→ Problem details
Using the listing below, set down each line from the line containing "Model this object" through the line containing "FLAP_STATIONS = 13", both ends included, exactly and with nothing added.

→ Given records
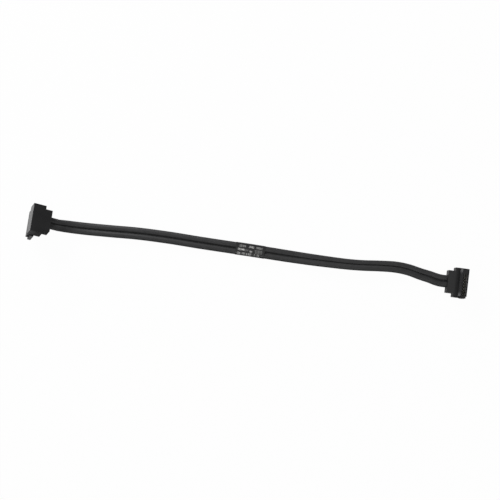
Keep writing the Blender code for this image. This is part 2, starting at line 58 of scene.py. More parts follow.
def addCamera(values):
    raised = math.radians(values["elevation"])
    turn = Matrix.Rotation(math.radians(values["azimuth"]), 3, "Z")
    forward = turn @ Vector((0, math.cos(raised), -math.sin(raised)))
    right = turn @ Vector((1, 0, 0))
    up = right.cross(forward)
    data = bpy.data.cameras.new("photoCamera")
    data.lens = values["lens"]
    data.sensor_width = values["sensor"]
    data.clip_start, data.clip_end = values["clip"]
    camera = bpy.data.objects.new("photoCamera", data)
    scene.collection.objects.link(camera)
    place = Vector(values["aim"]) - forward * values["distance"]
    facing = Matrix((right, up, -forward)).transposed().to_4x4()
    camera.matrix_world = Matrix.Translation(place) @ facing
    scene.camera = camera


addCamera(cameraValues)
print("camera placed")


# Helpers for objects and meshes
def addObject(name, data):
    thing = bpy.data.objects.new(name, data)
    scene.collection.objects.link(thing)
    return thing


def dropObject(thing):
    bpy.data.objects.remove(thing, do_unlink=True)


def meshOf(thing):
    # the object with all its modifiers, as a mesh of its own
    bpy.context.view_layer.update()
    graph = bpy.context.evaluated_depsgraph_get()
    made = thing.evaluated_get(graph)
    return bpy.data.meshes.new_from_object(made, preserve_all_data_layers=True, depsgraph=graph)


def closeShape(shape, name):
    # a bmesh with its faces turned outward, as an object
    bmesh.ops.recalc_face_normals(shape, faces=shape.faces)
    mesh = bpy.data.meshes.new(name)
    shape.to_mesh(mesh)
    shape.free()
    return addObject(name, mesh)


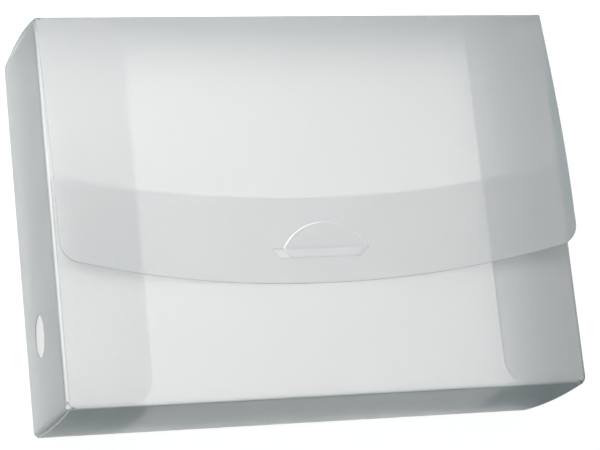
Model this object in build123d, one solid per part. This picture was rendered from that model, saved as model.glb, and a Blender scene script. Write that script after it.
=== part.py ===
from build123d import *
import math
import os

# Magazine file: a translucent polypropylene box for A4 paper, die cut from one sheet and folded up.
# It lies on its back. X runs along its width, Y up the front towards the lid's crease, and Z out of
# the front. The origin is the centre of the back panel's outer face. Sizes are in millimetres.

# The box, over its outer faces
BOX_WIDTH = 330.0
BOX_HEIGHT = 240.0
BOX_DEPTH = 100.0

# The sheet and its creases
SHEET = 0.8
FOLD_RADIUS = 2.0
FOLD_WEB = 0.5
CUT_GAP = 0.5
EDGE_GAP = 0.7

# How far the long narrow panels belly outwards
TOP_BULGE = 3.8
BOTTOM_BULGE = 1.8

# The flap hangs over the front panel's upper edge by this much. Both have edges of the same arc.
FLAP_OVERLAP = 53.5
EDGE_ARC_RADIUS = 760.0
FRONT_CORNER = 3.0

# The tabs folded in from the end panels
FRONT_TAB_WIDTH = 51.0
BOTTOM_TAB_WIDTH = 50.0
TAB_CORNER = 14.0

# The finger hole in the left end panel
FINGER_HOLE_DIAMETER = 26.0
FINGER_HOLE_FROM_BACK = 42.0
FINGER_HOLE_FROM_BOTTOM = 56.0

# The flap that folds down over the front
FLAP_LENGTH = 170.5
FLAP_CORNER = 13.0
FLAP_GAP = 0.35
FLAP_SIDE_SETBACK = 0.5
FLAP_EDGE_LIFT = 14.5
FLAP_MIDDLE_LIFT = 6.0
FLAP_LIFT_POWER = 2.5
FLAP_SECTIONS = 11
FLAP_STATIONS = 13

# The slot across the flap and the half moon tongue that holds it. The tongue sits to the right of the
# slot's middle by its offset.
SLOT_FROM_FLAP_EDGE = 16.5
SLOT_HEIGHT = 5.5
SLOT_TOP_WIDTH = 62.0
SLOT_BOTTOM_WIDTH = 51.0
TONGUE_RADIUS = 30.5
TONGUE_RISE = 15.8
TONGUE_ROOT_WIDTH = 41.0
TONGUE_OFFSET = 3.0
TONGUE_CLEARANCE = 0.45
TONGUE_HINGE_LENGTH = 1.0
TONGUE_HINGE_ABOVE_SLOT = 1.0
CUTOUT_GAP = 0.4
CUTOUT_EXTRA_HEIGHT = 0.6

# Positions that follow from the sizes
half_width = BOX_WIDTH / 2
half_height = BOX_HEIGHT / 2
fold_line_x = half_width - FOLD_RADIUS
fold_line_y = half_height - FOLD_RADIUS
front_inner = BOX_DEPTH - SHEET
tab_fold_z = front_inner - FOLD_RADIUS
tab_fold_y = -half_height + SHEET + FOLD_RADIUS
open_edge_y = half_height - SHEET - EDGE_GAP
flap_outer = BOX_DEPTH + FLAP_GAP + SHEET
flap_fold_z = flap_outer - FOLD_RADIUS
flap_half_width = half_width - FLAP_SIDE_SETBACK
flap_edge_y = half_height - FLAP_LENGTH
front_middle_y = flap_edge_y + FLAP_OVERLAP
slot_bottom_y = flap_edge_y + SLOT_FROM_FLAP_EDGE
slot_top_y = slot_bottom_y + SLOT_HEIGHT
tongue_top_y = slot_top_y + TONGUE_RISE
tongue_hinge_y = slot_bottom_y + TONGUE_HINGE_ABOVE_SLOT
lock_centre_y = tongue_top_y - TONGUE_RADIUS
finger_hole_y = -half_height + FINGER_HOLE_FROM_BOTTOM


def block(x_span, y_span, z_span):
    """A plain plate between two values on each axis."""
    size = [high - low for low, high in (x_span, y_span, z_span)]
    middle = [(high + low) / 2 for low, high in (x_span, y_span, z_span)]
    return Pos(*middle) * Box(*size)


def fold_strip(origin, first_side, along, length):
    """A quarter round strip of creased sheet, centred on its length, that starts at first_side."""
    ring = Circle(FOLD_RADIUS) - Circle(FOLD_RADIUS - FOLD_WEB)
    quarter = ring & Pos(FOLD_RADIUS, FOLD_RADIUS) * Rectangle(2 * FOLD_RADIUS, 2 * FOLD_RADIUS)
    place = Plane(origin=origin, x_dir=first_side, z_dir=along)
    return extrude(place * quarter, amount=length / 2, both=True)


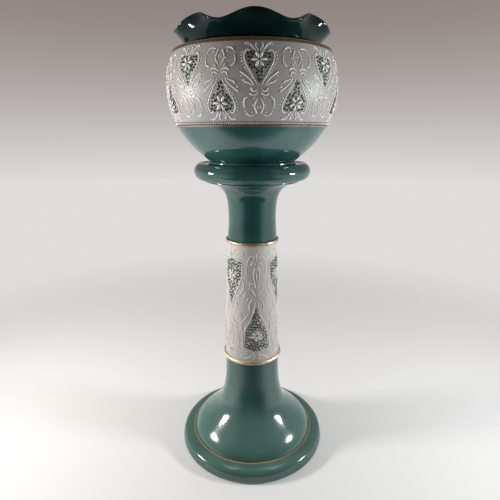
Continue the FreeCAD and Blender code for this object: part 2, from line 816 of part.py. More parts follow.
nodes = {
    "stand_foot_flange": wall_section(
        foot_flange_curve, stand_wall, inside_high=foot_joint_low, shares=(0.2, 0.4, 0.8)
    ),
    "stand_foot_gilt_line": make_foot_gilt_line(),
    "stand_foot_dome": wall_section(
        foot_dome_curve, stand_wall, inside_low=foot_joint_low, high_seat=ring_half_height
    ),
    "stand_lower_gilt_ring": bead_ring(drum_low_radius, drum_low, lower_ring_proud),
    "stand_drum": wall_section(
        drum_curve, stand_wall, low_seat=ring_half_height, high_seat=ring_half_height
    ),
    "stand_upper_gilt_ring": bead_ring(drum_high_radius, drum_high, upper_ring_proud),
    "stand_neck": wall_section(neck_curve, stand_wall, low_seat=ring_half_height),
    "stand_flange_step": make_flange_step(),
    "stand_top_flange": make_top_flange(),
    "stand_slip_trails": on_drum(drum_slip),
    "stand_florets": on_drum(
        lambda wall, flip: florets(wall, drum_floret_spots(), DRUM_TIP_FLORET, flip)
    ),
    "stand_blossom_petals": on_drum(
        lambda wall, flip: petals(wall, drum_blossom_up, drum_petal_reach, flip)
    ),
    "stand_blossom_eyes": on_drum(lambda wall, flip: [blossom_eye(wall, drum_blossom_up, flip)]),
    "pot_foot_ring": make_foot_ring(),
    "pot_bowl": make_bowl(),
    "pot_lower_gilt_line": skin_between(band_curve, band_low, low_beads, gilt_proud),
    "pot_lower_bead_row": skin_between(band_curve, low_beads, pattern_low, bead_row_proud),
    "pot_belly_band": wall_section(band_curve, pot_wall, inside_high=shoulder_inside),
    "pot_upper_bead_row": skin_between(band_curve, pattern_high, high_beads, bead_row_proud),
    "pot_upper_gilt_line": skin_between(band_curve, high_beads, band_high, gilt_proud),
    "pot_collar": make_collar(),
    "pot_frilled_rim": make_frilled_rim(),
    "pot_slip_trails": on_pot(pot_slip),
    "pot_leaf_buds": on_pot(pot_buds),
    "pot_florets": on_pot(lambda wall, flip: florets(wall, POT_FLORETS, POT_TIP_FLORET, flip)),
    "pot_blossom_petals": on_pot(lambda wall, flip: petals(wall, pot_blossom_up, pot_petal_reach, flip)),
    "pot_blossom_eyes": on_pot(lambda wall, flip: [blossom_eye(wall, pot_blossom_up, flip)]),
}

for name, shape in nodes.items():
    shape.exportStep("parts/" + name + ".step")
    sound = all(solid.isValid() for solid in shape.Solids)
    box = shape.BoundBox
    print(name, len(shape.Solids), "sound" if sound else "BROKEN", round(box.ZMin, 1), round(box.ZMax, 1))
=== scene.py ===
"""Looks for a green-glazed jardiniere on its stand, with trailed slip hearts and a frilled rim.

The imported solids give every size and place. Each operator below finishes one kind of
surface or models one kind of raised ornament, in metres, in the same frame.
"""
import math
import random

import bpy
from bpy.props import FloatProperty, FloatVectorProperty, IntProperty, PointerProperty
from mathutils import Matrix, Vector


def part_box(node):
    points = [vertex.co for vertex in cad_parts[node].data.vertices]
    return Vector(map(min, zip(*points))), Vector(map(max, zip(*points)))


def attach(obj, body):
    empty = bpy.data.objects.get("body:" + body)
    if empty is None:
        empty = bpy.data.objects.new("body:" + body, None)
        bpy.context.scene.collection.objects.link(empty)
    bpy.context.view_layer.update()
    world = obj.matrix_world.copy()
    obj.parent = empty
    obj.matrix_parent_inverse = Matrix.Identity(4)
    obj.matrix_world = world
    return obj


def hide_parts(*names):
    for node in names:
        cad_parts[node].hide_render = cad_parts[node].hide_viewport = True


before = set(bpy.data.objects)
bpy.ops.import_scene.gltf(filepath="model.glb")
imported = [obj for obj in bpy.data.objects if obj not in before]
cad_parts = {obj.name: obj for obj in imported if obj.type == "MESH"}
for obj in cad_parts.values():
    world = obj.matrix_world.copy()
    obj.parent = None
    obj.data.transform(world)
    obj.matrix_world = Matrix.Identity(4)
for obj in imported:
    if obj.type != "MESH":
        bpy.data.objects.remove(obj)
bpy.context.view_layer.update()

bl_info = {
    "name": "Jardiniere on stand",
    "version": (1, 0, 0),
    "blender": (4, 5, 0),
    "location": "3D View > Sidebar > Jardiniere",
    "description": "Glazes, slip ornament and studio for a jardiniere on its stand",
    "category": "Object",
}

MM = 0.001
FULL_TURN = 2 * math.pi
POT = "jardiniere"
STAND = "stand"

CAST_FROM = 0.4  # metres from the axis, outside every wall
SMOOTH_UNDER = math.radians(50.0)
DRUM_DRAWING_DROP = 2.5 * MM
DOME_RINGS = 150
DOME_READINGS = 24  # round the axis, for each ring
DOME_STEPS = 192
DOME_SMOOTHINGS = 5
FLORET_DOTS = 5
BLOSSOM_PETALS = 6

GLAZE_IOR = 1.75
COLLAR_IOR = 1.4
RIM_IOR = 1.3
# Partly thicker glaze, partly painted shade: the collar under the overhanging frill and the rim are
# darkened in colour.
THICK_GLAZE_AND_SHADE = 0.2  # how dark the collar's and the rim's glaze is beside the rest
# A paler green laid on upward faces: partly settled dust, partly painted light that brightens the dome and
# the foot flange.
DUST_AND_LIGHT_VEIL = (0.155, 0.315, 0.265, 1.0)
DUST_SPECK = (0.24, 0.27, 0.23, 1.0)
BARE_LIP = (0.10, 0.062, 0.024, 1.0)
WORN_GILT = (0.44, 0.35, 0.215)

LAMP_REACH = 1.25
LAMP_UP = 0.73
LAMP_TALL = 0.10
LAMP_AIM = Vector((0, 0, 0.55))
SEEN_BELOW = (0.74, 0.725, 0.715, 1.0)
SEEN_ABOVE = (0.26, 0.22, 0.205, 1.0)

# ------------------------------------------------------- the drawn ornament, in mm
# Across from the middle line of a heart spray and up from the middle of its wall,
# with the heart's point down. Every second spray is turned over.
POT_ROSETTES = ((-14.9, 38.6, 12), (13.6, 37.2, 50), (-10.2, 23.5, 30), (8.9, 24.4, 0), (0.0, 11.4, 36))
POT_SINGLES = (
    (16.8, 28.0), (-0.8, 42.2), (-3.4, 36.6), (-16.6, 29.4), (-8.6, 31.6), (5.6, 34.0),
    (-2.1, 2.8), (2.2, 2.2), (0.0, -0.9), (-4.6, 17.4), (4.4, 17.6),
)
DRUM_ROSETTES = (
    (1.6, 23.5, 10), (-3.9, 35.3, 40), (6.4, 43.8, 0), (-8.6, 49.5, 20), (-18.6, 62.0, 5),
    (-19.6, 76.0, 35), (-22.0, 90.5, 15), (-10.9, 92.6, 50), (0.9, 96.6, 25), (13.0, 88.8, 0),
    (21.6, 93.5, 30), (19.6, 76.4, 20), (18.0, 62.8, 45), (-1.1, 84.4, 30),
)
DRUM_SINGLES = (
    (0.2, 4.0), (-0.4, 9.5), (-1.9, 14.6), (2.1, 15.0), (-4.6, 26.0), (5.4, 31.5), (-9.6, 40.2),
    (10.6, 36.4), (12.4, 50.4), (-1.8, 51.4), (-14.4, 52.8), (6.0, 53.0), (16.4, 54.4), (-12.6, 84.6),
    (-16.0, 97.6), (7.2, 91.4), (-5.4, 100.8), (7.4, 101.2), (24.6, 84.6), (-25.4, 82.0), (12.8, 97.8),
    (-24.0, 68.6), (24.2, 69.0), (11.6, 79.6), (-9.4, 58.0),
)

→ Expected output
Model this object in build123d, one solid per part. This picture was rendered from that model, saved as model.glb, and a Blender scene script. Write that script after it.
=== part.py ===
from build123d import *
import math
import os

# Magazine file: a translucent polypropylene box for A4 paper, die cut from one sheet and folded up.
# It lies on its back. X runs along its width, Y up the front towards the lid's crease, and Z out of
# the front. The origin is the centre of the back panel's outer face. Sizes are in millimetres.

# The box, over its outer faces
BOX_WIDTH = 330.0
BOX_HEIGHT = 240.0
BOX_DEPTH = 100.0

# The sheet and its creases
SHEET = 0.8
FOLD_RADIUS = 2.0
FOLD_WEB = 0.5
CUT_GAP = 0.5
EDGE_GAP = 0.7

# How far the long narrow panels belly outwards
TOP_BULGE = 3.8
BOTTOM_BULGE = 1.8

# The flap hangs over the front panel's upper edge by this much. Both have edges of the same arc.
FLAP_OVERLAP = 53.5
EDGE_ARC_RADIUS = 760.0
FRONT_CORNER = 3.0

# The tabs folded in from the end panels
FRONT_TAB_WIDTH = 51.0
BOTTOM_TAB_WIDTH = 50.0
TAB_CORNER = 14.0

# The finger hole in the left end panel
FINGER_HOLE_DIAMETER = 26.0
FINGER_HOLE_FROM_BACK = 42.0
FINGER_HOLE_FROM_BOTTOM = 56.0

# The flap that folds down over the front
FLAP_LENGTH = 170.5
FLAP_CORNER = 13.0
FLAP_GAP = 0.35
FLAP_SIDE_SETBACK = 0.5
FLAP_EDGE_LIFT = 14.5
FLAP_MIDDLE_LIFT = 6.0
FLAP_LIFT_POWER = 2.5
FLAP_SECTIONS = 11
FLAP_STATIONS = 13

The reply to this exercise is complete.